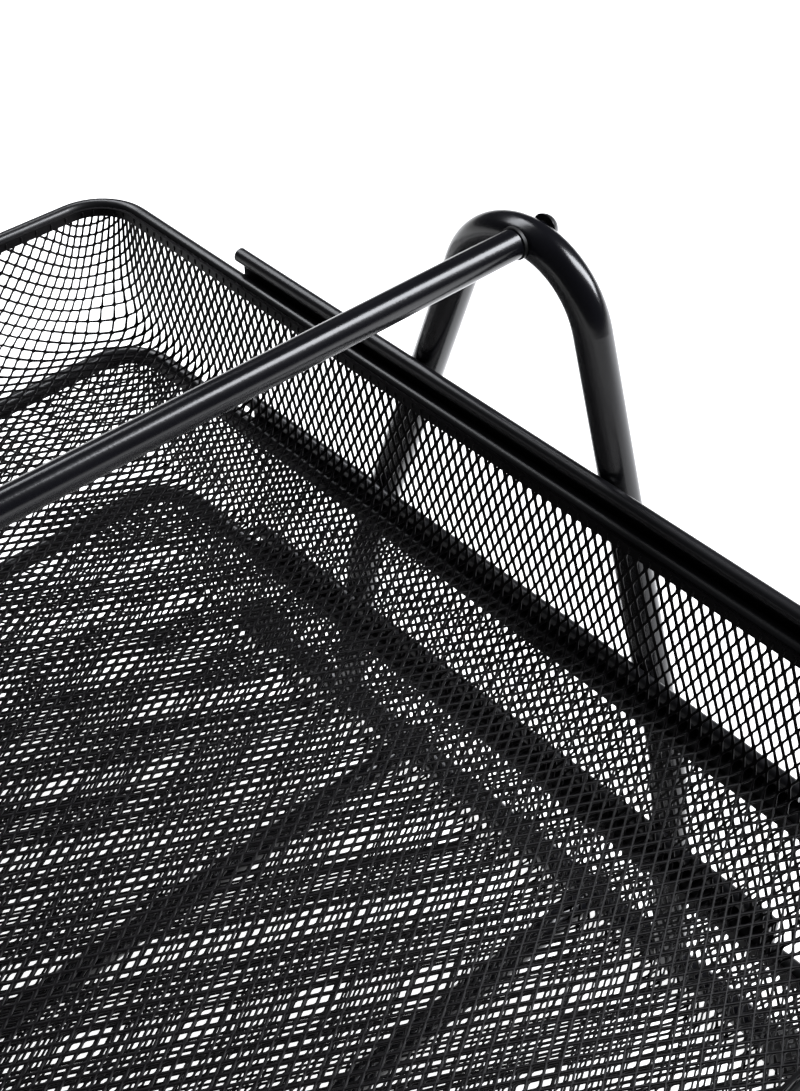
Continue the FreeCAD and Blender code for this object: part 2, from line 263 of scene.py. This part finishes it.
def build_net(surface, random):
    """Nodes and diamonds of the expanded mesh, drawn over the tray's form."""
    reach = surface.height + SHEET_SPARE
    half_i = int((surface.core_x + reach) / (CELL_LONG / 2))
    half_j = int((surface.core_y + reach) / (CELL_SHORT / 2))
    i, j = np.meshgrid(np.arange(-half_i, half_i + 1), np.arange(-half_j, half_j + 1), indexing="ij")
    is_node = (i + j) % 2 == 0
    x = stretched(i, CELL_LONG / 2, surface.core_x + BEND_REACH, *FORMING_X)
    y = stretched(j, CELL_SHORT / 2, surface.core_y + BEND_REACH, *FORMING_Y)
    skew = math.radians(random.uniform(-NET_SKEW, NET_SKEW))
    sheet = np.column_stack([
        x[is_node] * math.cos(skew) - y[is_node] * math.sin(skew),
        x[is_node] * math.sin(skew) + y[is_node] * math.cos(skew)])
    sheet *= 1 + random.uniform(-NET_STRETCH, NET_STRETCH, 2)
    sheet += random.uniform(-NET_SHIFT, NET_SHIFT, 2)
    index = -np.ones(i.shape, dtype=int)
    index[is_node] = np.arange(is_node.sum())
    points = surface.place(sheet)

    a = index[:-1, :-1]
    b = index[1:, 1:]
    c = index[1:, :-1]
    d = index[:-1, 1:]
    strands = np.concatenate([
        np.column_stack([a[a >= 0], b[a >= 0]]),
        np.column_stack([c[c >= 0], d[c >= 0]]),
    ])
    centre = ~is_node[1:-1, 1:-1]
    cells = np.column_stack([
        index[:-2, 1:-1][centre],
        index[1:-1, :-2][centre],
        index[2:, 1:-1][centre],
        index[1:-1, 2:][centre],
    ])
    points = relax(surface, points, strands)
    return points, cells


def relax(surface, points, strands):
    """Let squeezed strands push back to their own length, and even out the cells round them."""
    first, second = strands.T
    total = len(points)
    ties = np.bincount(first, minlength=total) + np.bincount(second, minlength=total)
    evening = np.where(ties == 4, EVENING, 0)
    rest = np.linalg.norm(points[second] - points[first], axis=1)
    rest = np.clip(rest, SHORTEST_STRAND, LONGEST_STRAND)
    for _ in range(RELAX_STEPS):
        span = points[second] - points[first]
        length = np.maximum(np.linalg.norm(span, axis=1), 1e-6)
        spring = STRAND_SPRING * (1 - rest / length)
        move = np.zeros_like(points)
        for axis in range(3):
            move[:, axis] += np.bincount(first, span[:, axis] * (spring + evening[first]), total)
            move[:, axis] -= np.bincount(second, span[:, axis] * (spring + evening[second]), total)
        points = surface.settle(points + move)
    return points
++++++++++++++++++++
Write out the full listing exactly as given.

=== Response to the exercise ===
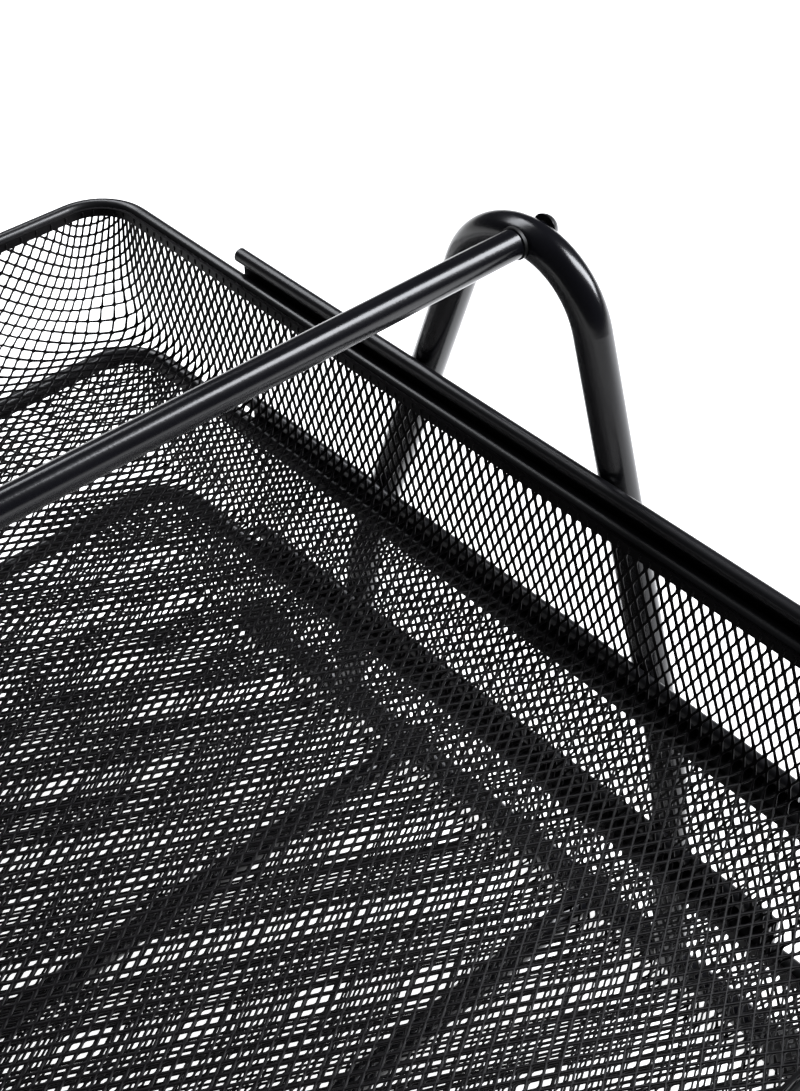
Continue the FreeCAD and Blender code for this object: part 2, from line 263 of scene.py. This part finishes it.
def build_net(surface, random):
    """Nodes and diamonds of the expanded mesh, drawn over the tray's form."""
    reach = surface.height + SHEET_SPARE
    half_i = int((surface.core_x + reach) / (CELL_LONG / 2))
    half_j = int((surface.core_y + reach) / (CELL_SHORT / 2))
    i, j = np.meshgrid(np.arange(-half_i, half_i + 1), np.arange(-half_j, half_j + 1), indexing="ij")
    is_node = (i + j) % 2 == 0
    x = stretched(i, CELL_LONG / 2, surface.core_x + BEND_REACH, *FORMING_X)
    y = stretched(j, CELL_SHORT / 2, surface.core_y + BEND_REACH, *FORMING_Y)
    skew = math.radians(random.uniform(-NET_SKEW, NET_SKEW))
    sheet = np.column_stack([
        x[is_node] * math.cos(skew) - y[is_node] * math.sin(skew),
        x[is_node] * math.sin(skew) + y[is_node] * math.cos(skew)])
    sheet *= 1 + random.uniform(-NET_STRETCH, NET_STRETCH, 2)
    sheet += random.uniform(-NET_SHIFT, NET_SHIFT, 2)
    index = -np.ones(i.shape, dtype=int)
    index[is_node] = np.arange(is_node.sum())
    points = surface.place(sheet)

    a = index[:-1, :-1]
    b = index[1:, 1:]
    c = index[1:, :-1]
    d = index[:-1, 1:]
    strands = np.concatenate([
        np.column_stack([a[a >= 0], b[a >= 0]]),
        np.column_stack([c[c >= 0], d[c >= 0]]),
    ])
    centre = ~is_node[1:-1, 1:-1]
    cells = np.column_stack([
        index[:-2, 1:-1][centre],
        index[1:-1, :-2][centre],
        index[2:, 1:-1][centre],
        index[1:-1, 2:][centre],
    ])
    points = relax(surface, points, strands)
    return points, cells


def relax(surface, points, strands):
    """Let squeezed strands push back to their own length, and even out the cells round them."""
    first, second = strands.T
    total = len(points)
    ties = np.bincount(first, minlength=total) + np.bincount(second, minlength=total)
    evening = np.where(ties == 4, EVENING, 0)
    rest = np.linalg.norm(points[second] - points[first], axis=1)
    rest = np.clip(rest, SHORTEST_STRAND, LONGEST_STRAND)
    for _ in range(RELAX_STEPS):
        span = points[second] - points[first]
        length = np.maximum(np.linalg.norm(span, axis=1), 1e-6)
        spring = STRAND_SPRING * (1 - rest / length)
        move = np.zeros_like(points)
        for axis in range(3):
            move[:, axis] += np.bincount(first, span[:, axis] * (spring + evening[first]), total)
            move[:, axis] -= np.bincount(second, span[:, axis] * (spring + evening[second]), total)
        points = surface.settle(points + move)
    return points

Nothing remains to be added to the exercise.